Among the 100 participants were He Jingzhi and Wang Kun,
long-time supporters of the CCP who praise and help the CCP to brainwash the public.
Also present were Tie Ning and Wang Meng, who have
leadership titles in helping the CCP control the literary and art circles,
as well as Chen Zhongshi and Feng Jicai,
current popular writers, and others.
Columnist and political commentator Xing Tianxing believes
the action is a tactic to deceive the CCP leaders by generating false opinion.

Political commentator Xing Tianxing: "This is also to show
the central leadership that Mao Zedong's idea is still supported by the public and shouldn't be discarded.
It serves as great pressure to the political reformers.

The ultimate goal is to safeguard his vested interests and
power with ultra-leftist propaganda."

Once "Handwriting of the talks by 100 literature artists"
was published, it caused waves of criticisms on-line.
Netizen Song Jinbo wrote bluntly, "Everyone on the list
is included.
I will forever refuse to read, buy and care about your book."

Jiangnan Li Chang-An stated on microblogging,
"I think this is a shame list."
Internet user Lin Qiang pointed out, "These 100 writers'
behavior is endorsing the devil and a collective conscience "solar eclipse."

Senior journalist reporter of Tie Liu: "Mao Zedong's talk
in Yan'an was to transform art and literature into a political tool of the CCP for power struggle and brainwashing.
His talk completely destroyed human nature and humanism.
Since then, China has lost true literature.
The literature has become for entertainment, for Yan'an,
and for praise.
It's all fallacious that literature was claimed to be
about learning and not about serving politics."

So far, among the 100 participants, only writers Zhou Guoping
and Ye Zhaoyan made public penance.
Ye Zhaoyan wrote that after he realized what he had done,
he felt like he had "eaten flies."
He also revealed that Writers Publishing House had mailed
him a thousand dollars cash to transcribe the talks.

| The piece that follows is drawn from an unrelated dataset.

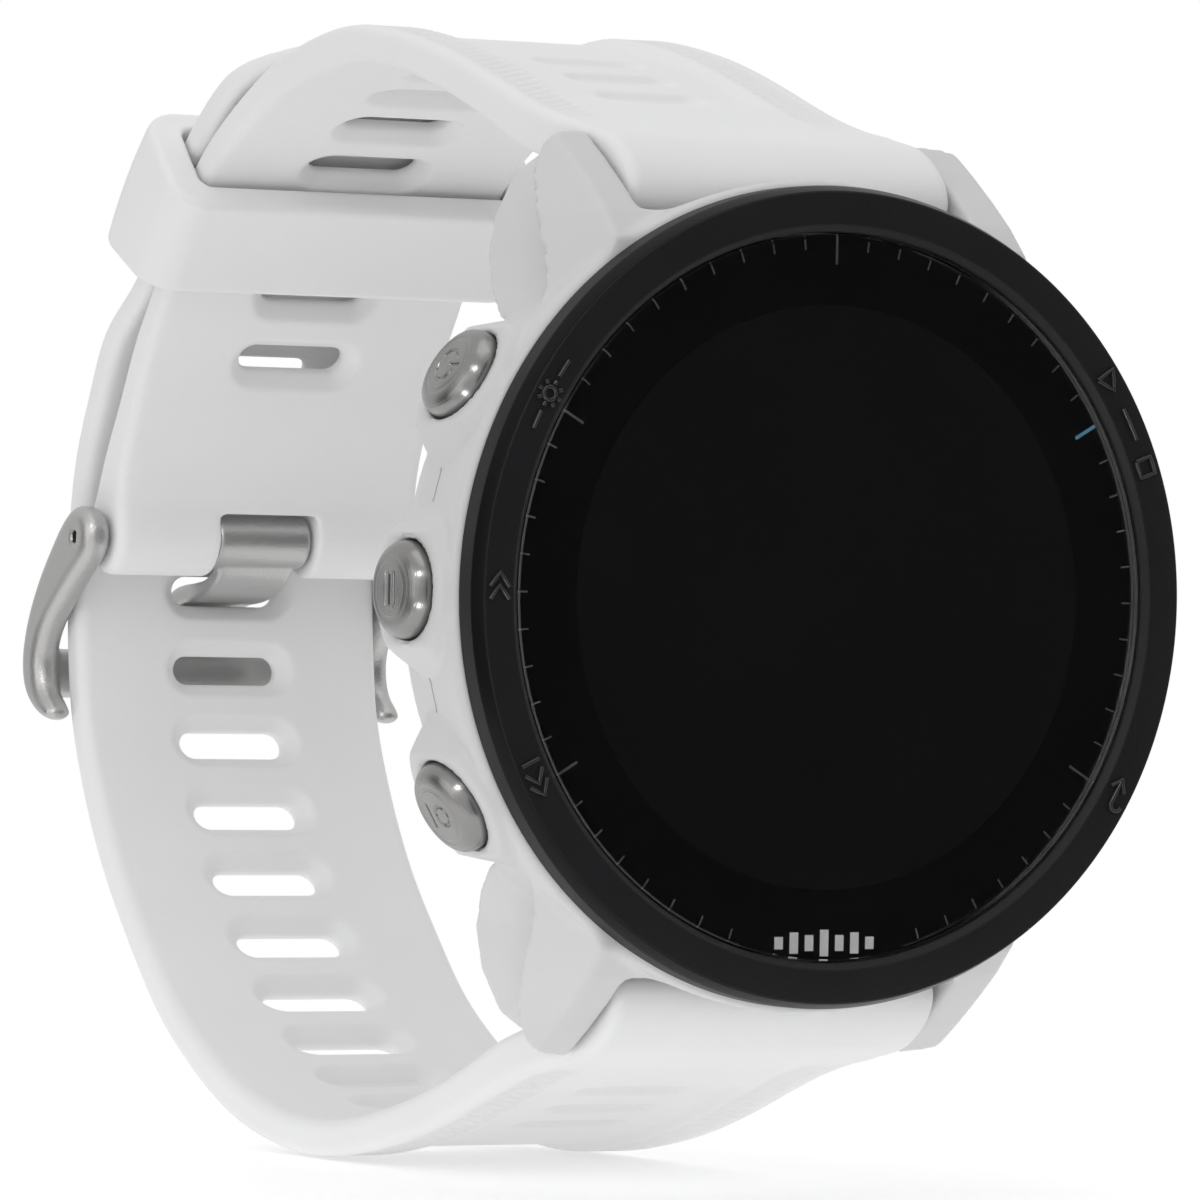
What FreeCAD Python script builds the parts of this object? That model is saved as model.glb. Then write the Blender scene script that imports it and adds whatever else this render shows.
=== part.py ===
import FreeCAD, Part
import math
import os

os.makedirs("parts", exist_ok=True)

V = FreeCAD.Vector

# Running watch with its strap buckled in a closed loop. Millimetres.
# Shapes are drawn in the dial frame: x to 3 o'clock, y from the dial towards the wrist, z to 12 o'clock,
# with y = 0 at the printed dial. On writing, they are moved so that the origin is the wrist's centre.
DIAL_TO_WRIST = 42.0

# Case
BEZEL_R = 23.25
BEZEL_FRONT_Y = -0.9
BEZEL_BACK_Y = 1.4
LENS_R = 20.5
LENS_FRONT_Y = -0.5
LENS_T = 0.8
CAVITY_R = 19.6
COVER_SEAT_Y = 9.9
COVER_R = 20.4
COVER_BACK_Y = 11.9
CASE_BACK_Y = 11.6
WINDOW_R = 8.0
WINDOW_APEX_Y = 13.5

# Screws that hold the back cover
SCREW_CIRCLE_R = 17.85
SCREW_ANGLES = (45, 135, 225, 315)
SCREW_R = 0.6
SCREW_HEAD_R = 1.2

# Buttons: clock angle of each, and the radial stack from the switch outwards
BUTTONS = {"up": 270, "light": 300, "down": 240, "start": 60, "back": 120}
BUTTON_Y = 5.8
CAP_R = 2.75
CAP_UNDER = 23.4
STEM_R = 0.9
STEM_TIP = 18.55
BOSS_R = 3.95
BOSS_TOP = 24.1
RECESS_R = 2.95
RECESS_FLOOR = 22.4
GLAND_R = 1.62
GLAND_TOP = 20.7

# Lugs and spring bars
LUG_INNER_X = 11.0
BAR_Y = 11.2
BAR_Z = 23.4
BAR_TUBE_R = 0.75
BAR_TIP_R = 0.5
BAR_TIP_X = 12.2
BAR_HOLE_END_X = 12.8

# Strap
STRAP_HALF_W = 10.7
FLEX_Y = 42.0
FLEX_GAP = 1.0
SLOT_LEN = 7.4
SLOT_W = 2.0
TONGUE_SLOT_W = 2.9
SLOT_PITCH = 5.2
GROOVE_LEN = 6.8
GROOVE_W = 1.6
GROOVE_PITCH = 3.9

# Arc that the strap follows under the keeper
KEEPER_ARC_Y = 42.9
KEEPER_ARC_Z = 8.9
KEEPER_MID_DEG = 38.5
KEEPER_HALF_DEG = 10.0
KEEPER_HALF_W = 13.2
STRAP_ARC_R = 23.5
STRAP_THIN = 2.0

# Buckle
PIN_Y = 70.2
PIN_Z = 3.0
PIN_R = 0.75
PIN_HOLE_R = 0.8
PIN_HALF_LEN = 12.6
ARM_IN_X = 10.9
ARM_OUT_X = 12.8
NOTCH_HALF_W = 3.55
TONGUE_HALF_W = 2.6
BARREL_HALF_W = 3.25


def write(name, *solids):
    shape = solids[0] if len(solids) == 1 else Part.makeCompound(list(solids))
    moved = shape.copy()
    moved.translate(V(0, -DIAL_TO_WRIST, 0))
    moved.exportStep(os.path.join("parts", name + ".step"))


def turned(points):
    """Solid of revolution about the y axis from (radius, y) points."""
    wire = Part.makePolygon([V(r, y, 0) for r, y in points] + [V(points[0][0], points[0][1], 0)])
    return Part.Face(wire).revolve(V(0, 0, 0), V(0, 1, 0), 360)


def disc(radius, y0, y1, x=0.0, z=0.0):
    return Part.makeCylinder(radius, y1 - y0, V(x, y0, z), V(0, 1, 0))


def ring(r_in, r_out, y0, y1):
    return disc(r_out, y0, y1).cut(disc(r_in, y0 - 1, y1 + 1))


def block(x0, x1, y0, y1, z0, z1):
    return Part.makeBox(x1 - x0, y1 - y0, z1 - z0, V(x0, y0, z0))


def rod_x(radius, x0, x1, y, z):
    return Part.makeCylinder(radius, x1 - x0, V(x0, y, z), V(1, 0, 0))


def at_clock(shape, degrees):
    """Turn a shape built at 12 o'clock to another clock angle."""
    out = shape.copy()
    out.rotate(V(0, 0, 0), V(0, 1, 0), degrees)
    return out


def rod_out(radius, r0, r1, y=BUTTON_Y, x=0.0):
    """Radial rod at 12 o'clock from radius r0 to r1."""
    return Part.makeCylinder(radius, r1 - r0, V(x, y, r0), V(0, 0, 1))


def mirror_z(shape):
    return shape.mirror(V(0, 0, 0), V(0, 0, 1))


def mirror_x(shape):
    return shape.mirror(V(0, 0, 0), V(1, 0, 0))


def spline_yz(points):
    curve = Part.BSplineCurve()
    curve.interpolate([V(0, y, z) for y, z in points])
    return curve


def slab(outline, half_w):
    """Extrude a closed list of edges in the x = 0 plane to both sides."""
    face = Part.Face(Part.Wire(outline))
    face.translate(V(-half_w, 0, 0))
    return face.extrude(V(2 * half_w, 0, 0))


def polygon_x(points, x0, x1):
    """Extrude a closed (y, z) polygon from x0 to x1."""
    wire = Part.makePolygon([V(x0, y, z) for y, z in points] + [V(x0, points[0][0], points[0][1])])
    return Part.Face(wire).extrude(V(x1 - x0, 0, 0))


# ---------------------------------------------------------------- bezel and lens
write("bezel", turned([
    (20.6, BEZEL_BACK_Y), (20.6, LENS_FRONT_Y), (21.0, BEZEL_FRONT_Y), (22.9, BEZEL_FRONT_Y),
    (BEZEL_R, 0.0), (BEZEL_R, BEZEL_BACK_Y)]))

LENS_BACK_Y = LENS_FRONT_Y + LENS_T
write("lens", turned([
    (0, LENS_BACK_Y), (0, LENS_FRONT_Y), (LENS_R - 0.2, LENS_FRONT_Y), (LENS_R, LENS_FRONT_Y + 0.2),
    (LENS_R, LENS_BACK_Y)]))
write("lens_gasket", ring(19.65, LENS_R - 0.05, LENS_BACK_Y, 0.65))

# ---------------------------------------------------------------- display, frame, boards, battery
display = disc(19.2, 0.4, 1.8).cut(block(-20, 20, 0, 3, -20, -18.4))
write("display_panel", display)

frame_tabs = [at_clock(block(-1.9, 1.9, 2.5, 7.4, 16.2, 16.9), a) for a in BUTTONS.values()]
inner_frame = disc(19.1, 1.9, 2.6).fuse(frame_tabs).removeSplitter()
screw_clear = [at_clock(Part.makeCylinder(2.1, 12, V(0, 0, SCREW_CIRCLE_R), V(0, 1, 0)), a)
               for a in SCREW_ANGLES]
write("inner_frame", inner_frame.cut(Part.makeCompound(screw_clear)))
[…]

Internet writer and social activist Wen Yunchao, on the other
hand, launched the "Transcribing the Universal Declaration of Human Rights" activity on Twitter.
Many people have joined the activity.

Netizen Xiaolu indicated that 100 artists were said
rewarded 1000 RMB for transcribing Mao Zedong's speech,
and she will transcribe the Universal Declaration of
Human Rights without pay.
She only asks people to help to tweet the message so that
more people are made aware of world values.

Wen Yunchao, whose pen name is "North Wind," indicated
on Twitter that to transcribe the Universal Declaration of
Human Rights is a process to understand and review his/her own rights.